### DATA IN THIS EXERCISE ###

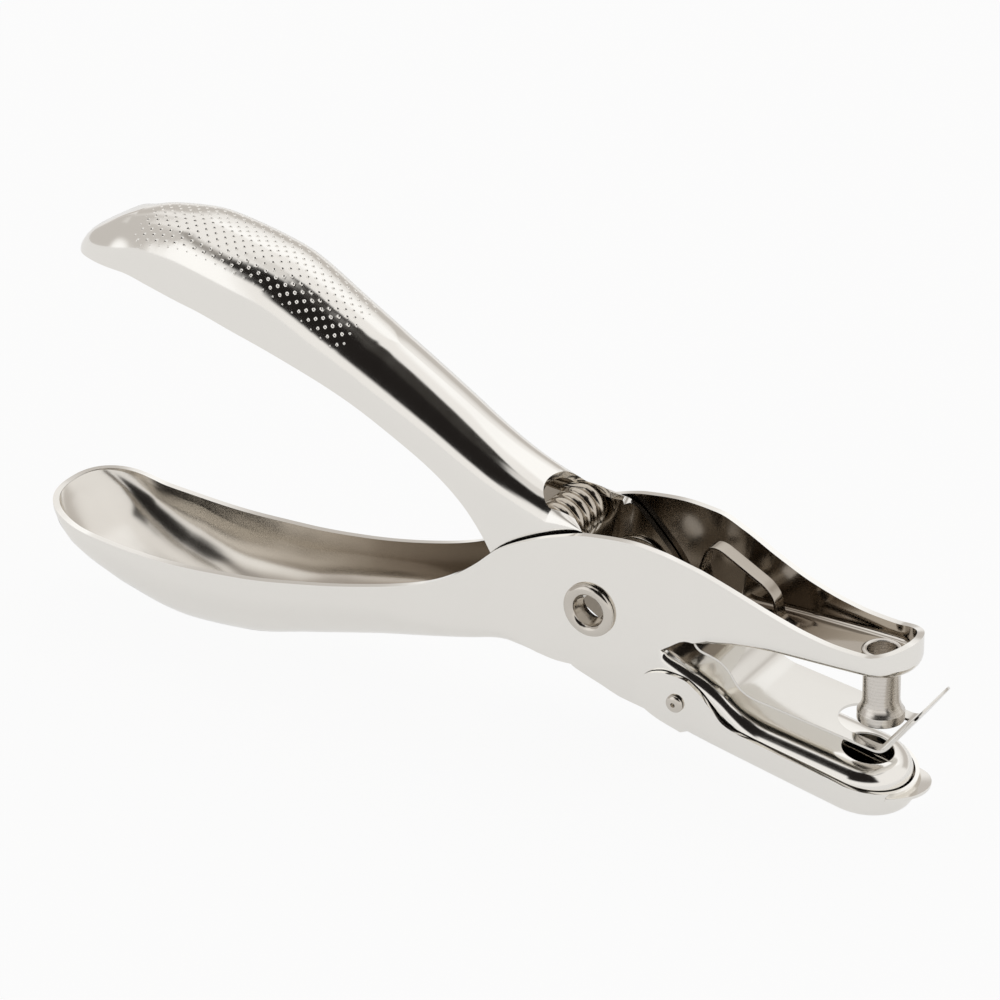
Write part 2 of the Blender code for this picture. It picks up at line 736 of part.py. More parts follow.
def main():
    clear_scene()
    punch_lever = make_punch_lever()
    die_lever = make_die_lever()
    punch_pin = make_punch_pin()
    eyelets = [make_eyelet("pivot_eyelet_near", -1), make_eyelet("pivot_eyelet_far", 1)]
    paper_leaf = make_paper_leaf()
    spring = make_spring()
    chip_tray = make_chip_tray()
    pins = [make_tray_pin("tray_pin_near", -1), make_tray_pin("tray_pin_far", 1)]
    for item in (die_lever, chip_tray, *pins):
        turn_open(item)
    pieces = [punch_lever, die_lever, chip_tray, punch_pin, paper_leaf, spring, *eyelets, *pins]
    bpy.context.view_layer.update()
    for item in (punch_lever, chip_tray):
        print(item.name, "reaches down to, mm:", round(corners_of([item])[0][2] / METRE, 3))
    low, high = corners_of(pieces)
    pivot = Vector((-(low[0] + high[0]) / 2, 0, -low[2]))
    print("pivot above the middle of the foot, mm:", [round(part / METRE, 4) for part in pivot])
    for item in pieces:
        finish(item)
        item.location = pivot
    pin_axis = Vector((tray_pin[0], 0, tray_pin[1])) * METRE
    set_origin(chip_tray, Matrix.Rotation(open_angle, 3, "Y") @ pin_axis)


main()
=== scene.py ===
"""The look of the single hole punch: finer meshes for every piece, bright nickel and steel,
a white sweep, a studio made of light and dark fields, and the photograph's camera.

Lengths are in millimetres, with the pivot as the origin, until a mesh is finished. Then it
is scaled to metres and put where the frame says the pivot is. +X points to the nose, +Y runs
along the pivot and +Z is up. The upper handle, the lower jaw and the chip tray are drawn
with the jaws closed and then turned open.
"""

import json
import math

import bmesh
import bpy
import numpy as np
from mathutils import Matrix, Vector


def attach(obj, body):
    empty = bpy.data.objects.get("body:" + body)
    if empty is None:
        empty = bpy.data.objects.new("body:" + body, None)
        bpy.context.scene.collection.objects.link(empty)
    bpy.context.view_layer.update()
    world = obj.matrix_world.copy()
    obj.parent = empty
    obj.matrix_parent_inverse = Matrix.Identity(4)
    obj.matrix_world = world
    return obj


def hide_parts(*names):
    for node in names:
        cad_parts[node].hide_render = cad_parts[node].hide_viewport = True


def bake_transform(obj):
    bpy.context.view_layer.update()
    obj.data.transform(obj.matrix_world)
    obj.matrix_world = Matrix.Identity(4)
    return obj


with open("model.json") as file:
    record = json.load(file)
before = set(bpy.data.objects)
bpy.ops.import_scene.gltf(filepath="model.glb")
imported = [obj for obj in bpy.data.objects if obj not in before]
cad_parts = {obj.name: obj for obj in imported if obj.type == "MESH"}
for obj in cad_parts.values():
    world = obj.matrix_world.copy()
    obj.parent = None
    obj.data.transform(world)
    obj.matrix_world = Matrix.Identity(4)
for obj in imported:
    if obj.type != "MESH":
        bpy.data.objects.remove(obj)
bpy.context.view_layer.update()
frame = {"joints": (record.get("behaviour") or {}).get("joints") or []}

METRE = 0.001
squeeze = next(joint for joint in frame["joints"] if joint["name"] == "squeeze")
pivot = Vector(squeeze["pos_m"])
open_angle = math.radians(squeeze["range_deg"][1])

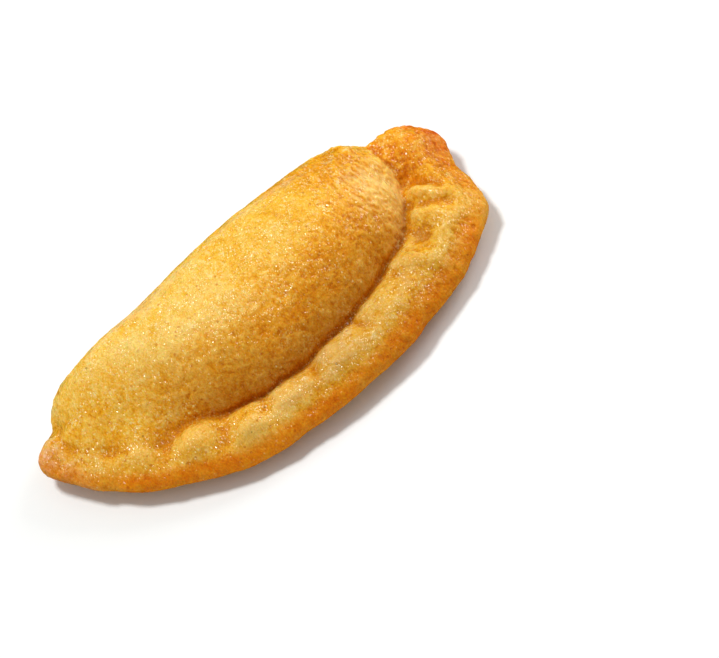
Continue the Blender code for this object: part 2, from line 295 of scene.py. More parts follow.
def pocket(x, y, valley):
    foot = sway(x) - dee_depth(x, FOOT_RIGHT, FOOT_LEFT, FOOT_FRONT, FOOT_SQUARE_RIGHT, FOOT_SQUARE_LEFT)
    back = dee_depth(x, TIP_RIGHT, TIP_LEFT, FOLD_OUT, SQUARE_BACK_RIGHT, SQUARE_BACK_LEFT) * swell(x)
    share = crown_share(x)
    high = CROWN * share
    crest = RIDGE_Y + RIDGE_BACK_LEFT * ramp(-12, -34, x)
    ridge = crest * share + (1 - share) * 0.5 * (foot + back)
    front = np.clip((ridge - y) / np.maximum(ridge - foot, 0.3), 0, None)
    rear = np.clip((y - ridge) / np.maximum(back - ridge, 0.3), 0, 1)
    steep = FRONT_STEEP + (FRONT_STEEP_LEFT - FRONT_STEEP) * ramp(-12, -34, x)
    bulge = FRONT_ROUND + (FRONT_ROUND_LEFT - FRONT_ROUND) * ramp(-12, -34, x)
    z_front = valley + (RIM_Z + high - valley) * np.clip(1 - front**bulge, 0, 1) ** (1 / steep)
    z_front = np.where(front > 1, valley - 2 * (front - 1) * np.abs(ridge - foot), z_front)
    widest = RIM_Z + FOLD_SHARE * high
    z_rear = widest + (RIM_Z + high - widest) * np.sqrt(np.clip(1 - rear**BACK_ROUND, 0, 1))
    z = np.where(y < ridge, z_front, z_rear)
    for sx, sy, height, wide, deep in SWELLINGS:
        z = z + height * bell(x - sx, wide) * bell(y - sy, deep) * ramp(0.2, 0.7, share)
    return z - 6.0 * ramp(0.12, 0.0, share)


def pinch_height(x, y):
    z = np.zeros_like(x)
    for x0, y0, x1, y1, height, half in PINCHES:
        dx, dy = x1 - x0, y1 - y0
        t = np.clip(((x - x0) * dx + (y - y0) * dy) / (dx * dx + dy * dy), 0, 1)
        full = 0.5 + 0.5 * np.sin(np.pi * t) ** 0.7  # each fades towards its ends
        z = z + height * full * bell(np.hypot(x - x0 - t * dx, y - y0 - t * dy), half)
    return z


def pastry(columns, pocket_rows, rim_rows, under_rows, times):
    """Rows of points from the crown to the middle of the underside, and for each
    point the way in from the plan's edge and the way in from the pocket's foot."""
    spin = np.arange(columns) / columns * 2 * np.pi
    turn = spin - FRONT_DENSER * np.cos(spin)
    edge = plan_edge(turn)
    foot = dee(
        turn, FOOT_RIGHT, FOOT_LEFT, FOOT_FRONT, FOOT_BACK,
        (FOOT_SQUARE_RIGHT, FOOT_SQUARE_LEFT, FOOT_SQUARE_BACK, FOOT_SQUARE_BACK),
    )
    foot[:, 1] += np.where(foot[:, 1] < 0, sway(foot[:, 0]), 0.0)
    width = np.linalg.norm(edge - foot, axis=1)
    top = np.array([-2.0, RIDGE_Y - 2.0])
    core = np.stack([28 * np.cos(turn), 9 * np.sin(turn)], -1)

    r = np.sin(np.pi / 2 * np.arange(0, pocket_rows + 1) / pocket_rows)[:, None]
    even = (1 - r**2)[..., None] * core + (r**2)[..., None] * (foot - top)
    over = top + r[..., None] * even
    s = np.arange(1, rim_rows + 1) / rim_rows
    s = (0.5 * s + 0.5 * np.sin(np.pi / 2 * s))[:, None]
    rim = foot + s[..., None] * (edge - foot)

    xy = np.concatenate([over, rim])
    x, y = xy[..., 0], xy[..., 1]
    to_edge = np.concatenate([width + (1 - r) * 12.0, (1 - s) * width])
    inside = np.concatenate([(1 - r) * np.linalg.norm(foot - top, axis=1), -s * width])
    across = np.clip(-inside / np.maximum(width, 1.0), 0, 1)
    left = ramp(-15, -31, foot[:, 0])
    right = ramp(26, 36, foot[:, 0])
    z = RIM_Z + EDGE / 2 * round_over(to_edge / (EDGE / 2)) + RIM_SWELL * ramp(0.3, SWELL_RUN, to_edge)
    pinch = pinch_height(x, y)
    z = z + pinch * ramp(0.6, 4.5, to_edge) * ramp(1.4, -0.9, inside)
    roll = PUFF * np.sin(np.pi * np.clip(across / PUFF_SHARE, 0, 1)) * (1 - 0.5 * left)
    crease = FURROW * (1 - left) * bell(inside, FURROW_HALF) * ramp(3.0, 0.5, y) * (1 - right * ramp(-8.0, -4.0, y))
    crease = crease * (1 - 0.6 * np.clip(pinch, 0, 1))  # the puffs bulge over it
    z = z + (roll - crease) * ramp(2.0, 8.0, width)
    valley = RIM_Z + EDGE / 2 + 0.6 * left
    soft = (0.9 + 7.0 * left * ramp(2.0, -2.0, y) + 5.0 * right * ramp(-12.0, -3.0, y) + 7.0 * right * ramp(-6.5, -1.5, y)) * ramp(0.0, 2.0, to_edge)
    over_pinch = 0.6 * left * pinch * ramp(6.0, 0.0, inside)  # at the left the puffs run up onto the pocket
    z = blend_max(pocket(x, y, valley) + over_pinch, z, soft)
    share = crown_share(x[-1]) * ramp(0.0, 4.0, y[-1])
    z[-1] = RIM_Z + FOLD_SHARE * CROWN * share
    z = z + lift(x, y)

    q = np.sin(np.pi / 2 * np.arange(under_rows - 1, -1, -1) / under_rows)[:, None]
    middle = np.array([0.0, UNDERSIDE_Y])
    below = middle + q[..., None] * (edge - middle)
    deep = (1 - q) * np.linalg.norm(edge - middle, axis=1)
    flat = np.maximum(ramp(0.96, 0.66, q) * np.ones(columns), share * ramp(0.995, 0.9, q))
    low = (RIM_Z - EDGE / 2 + lift(below[..., 0], below[..., 1])) * (1 - flat)
    rounding = EDGE / 2 + UNDER_BELLY * share
    z_below = z[-1] - (z[-1] - low) * round_over(deep / rounding)

    rows = np.concatenate([np.dstack([xy, z]), np.dstack([below, z_below])])
    for _ in range(times):
        side = (np.roll(rows, 1, 1) + np.roll(rows, -1, 1)) / 2
        mean = rows.copy()
        mean[1:-1] = (side[1:-1] + (rows[:-2] + rows[2:]) / 2) / 2
        moved = rows + 0.5 * (mean - rows)
        moved[rows[..., 2] < 1e-3] = rows[rows[..., 2] < 1e-3]
        moved[0], moved[-1] = rows[0], rows[-1]
        rows = moved
    to_edge = np.concatenate([to_edge, -deep])
    inside = np.concatenate([inside, np.full(deep.shape, -20.0)])
    return rows, to_edge, inside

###

> _REQUIREMENT_:
Your task is to output exactly the lines from the one with "pivot = Vector((-(low[0]" through the one with "imported = [obj", counting both ends.

> _FULL OUTPUT_:
    pivot = Vector((-(low[0] + high[0]) / 2, 0, -low[2]))
    print("pivot above the middle of the foot, mm:", [round(part / METRE, 4) for part in pivot])
    for item in pieces:
        finish(item)
        item.location = pivot
    pin_axis = Vector((tray_pin[0], 0, tray_pin[1])) * METRE
    set_origin(chip_tray, Matrix.Rotation(open_angle, 3, "Y") @ pin_axis)


main()
=== scene.py ===
"""The look of the single hole punch: finer meshes for every piece, bright nickel and steel,
a white sweep, a studio made of light and dark fields, and the photograph's camera.

Lengths are in millimetres, with the pivot as the origin, until a mesh is finished. Then it
is scaled to metres and put where the frame says the pivot is. +X points to the nose, +Y runs
along the pivot and +Z is up. The upper handle, the lower jaw and the chip tray are drawn
with the jaws closed and then turned open.
"""

import json
import math

import bmesh
import bpy
import numpy as np
from mathutils import Matrix, Vector


def attach(obj, body):
    empty = bpy.data.objects.get("body:" + body)
    if empty is None:
        empty = bpy.data.objects.new("body:" + body, None)
        bpy.context.scene.collection.objects.link(empty)
    bpy.context.view_layer.update()
    world = obj.matrix_world.copy()
    obj.parent = empty
    obj.matrix_parent_inverse = Matrix.Identity(4)
    obj.matrix_world = world
    return obj


def hide_parts(*names):
    for node in names:
        cad_parts[node].hide_render = cad_parts[node].hide_viewport = True


def bake_transform(obj):
    bpy.context.view_layer.update()
    obj.data.transform(obj.matrix_world)
    obj.matrix_world = Matrix.Identity(4)
    return obj


with open("model.json") as file:
    record = json.load(file)
before = set(bpy.data.objects)
bpy.ops.import_scene.gltf(filepath="model.glb")
imported = [obj for obj in bpy.data.objects if obj not in before]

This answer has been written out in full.